STATED PROBLEM -> All of the data must be printed exactly; please include every line.

MATERIAL ->
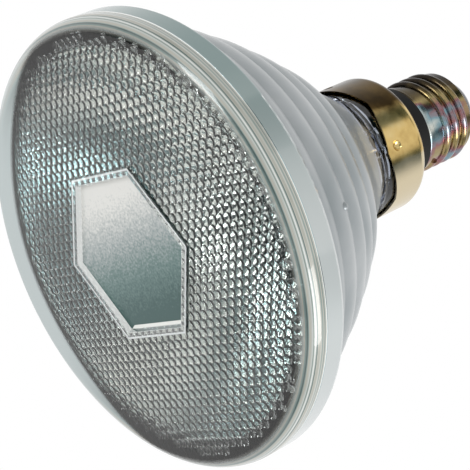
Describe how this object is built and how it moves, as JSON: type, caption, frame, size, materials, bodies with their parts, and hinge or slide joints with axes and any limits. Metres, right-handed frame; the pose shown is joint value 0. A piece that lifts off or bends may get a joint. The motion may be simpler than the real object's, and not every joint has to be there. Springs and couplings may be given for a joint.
{
  "type": "par spotlight bulb",
  "caption": "Pressed-glass reflector spot lamp: stippled lens with a hexagonal medallion, stepped silvered bowl, clear neck, brass skirt and a tarnished screw cap.",
  "frame": {"origin": "centre of the flat face of the lens's hexagonal frame, on which the lamp can stand", "axes": "+Z along the lamp's axis from the lens to the cap's contact, +X through one corner of the hexagon"},
  "size_m": [0.1224, 0.1224, 0.127],
  "materials": {
    "lens_glass": "clear pressed glass, stippled inside",
    "silvered_glass": "clear glass, aluminised inside",
    "tube_glass": "clear, flame-drawn",
    "ferrule_metal": "dull, heat-stained",
    "post_metal": "bright nickel wire",
    "tungsten": "dark drawn wire",
    "bead_glass": "clear, fire-polished",
    "lead_copper": "bare drawn wire",
    "solder": "dull, uneven",
    "skirt_brass": "bright drawn sheet, brown in places",
    "black_insulator": "dull black",
    "plated_shell": "nickel plate with brown, blue and violet tarnish",
    "black_glass": "glossy black glass",
    "contact_brass": "dull stamped sheet"
  },
  "bodies": {
    "root": {"front_lens": "lens_glass", "reflector": "silvered_glass", "exhaust_tube": "tube_glass", "ferrule_left": "ferrule_metal", "ferrule_right": "ferrule_metal", "post_left": "post_metal", "post_right": "post_metal", "filament": "tungsten", "bridge_bead": "bead_glass", "support_wire": "tungsten", "centre_lead": "lead_copper", "side_lead": "lead_copper", "side_solder": "solder", "skirt": "skirt_brass", "skirt_insulator": "black_insulator", "screw_shell": "plated_shell", "contact_insulator": "black_glass", "centre_contact": "contact_brass", "centre_solder": "solder"}
  },
  "joints": []
}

TASK SOLUTION ->
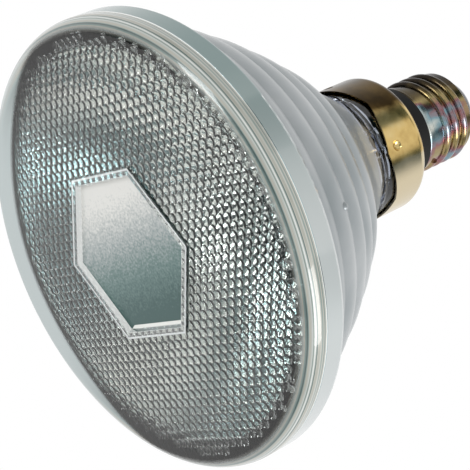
Describe how this object is built and how it moves, as JSON: type, caption, frame, size, materials, bodies with their parts, and hinge or slide joints with axes and any limits. Metres, right-handed frame; the pose shown is joint value 0. A piece that lifts off or bends may get a joint. The motion may be simpler than the real object's, and not every joint has to be there. Springs and couplings may be given for a joint.
{
  "type": "par spotlight bulb",
  "caption": "Pressed-glass reflector spot lamp: stippled lens with a hexagonal medallion, stepped silvered bowl, clear neck, brass skirt and a tarnished screw cap.",
  "frame": {"origin": "centre of the flat face of the lens's hexagonal frame, on which the lamp can stand", "axes": "+Z along the lamp's axis from the lens to the cap's contact, +X through one corner of the hexagon"},
  "size_m": [0.1224, 0.1224, 0.127],
  "materials": {
    "lens_glass": "clear pressed glass, stippled inside",
    "silvered_glass": "clear glass, aluminised inside",
    "tube_glass": "clear, flame-drawn",
    "ferrule_metal": "dull, heat-stained",
    "post_metal": "bright nickel wire",
    "tungsten": "dark drawn wire",
    "bead_glass": "clear, fire-polished",
    "lead_copper": "bare drawn wire",
    "solder": "dull, uneven",
    "skirt_brass": "bright drawn sheet, brown in places",
    "black_insulator": "dull black",
    "plated_shell": "nickel plate with brown, blue and violet tarnish",
    "black_glass": "glossy black glass",
    "contact_brass": "dull stamped sheet"
  },
  "bodies": {
    "root": {"front_lens": "lens_glass", "reflector": "silvered_glass", "exhaust_tube": "tube_glass", "ferrule_left": "ferrule_metal", "ferrule_right": "ferrule_metal", "post_left": "post_metal", "post_right": "post_metal", "filament": "tungsten", "bridge_bead": "bead_glass", "support_wire": "tungsten", "centre_lead": "lead_copper", "side_lead": "lead_copper", "side_solder": "solder", "skirt": "skirt_brass", "skirt_insulator": "black_insulator", "screw_shell": "plated_shell", "contact_insulator": "black_glass", "centre_contact": "contact_brass", "centre_solder": "solder"}
  },
  "joints": []
}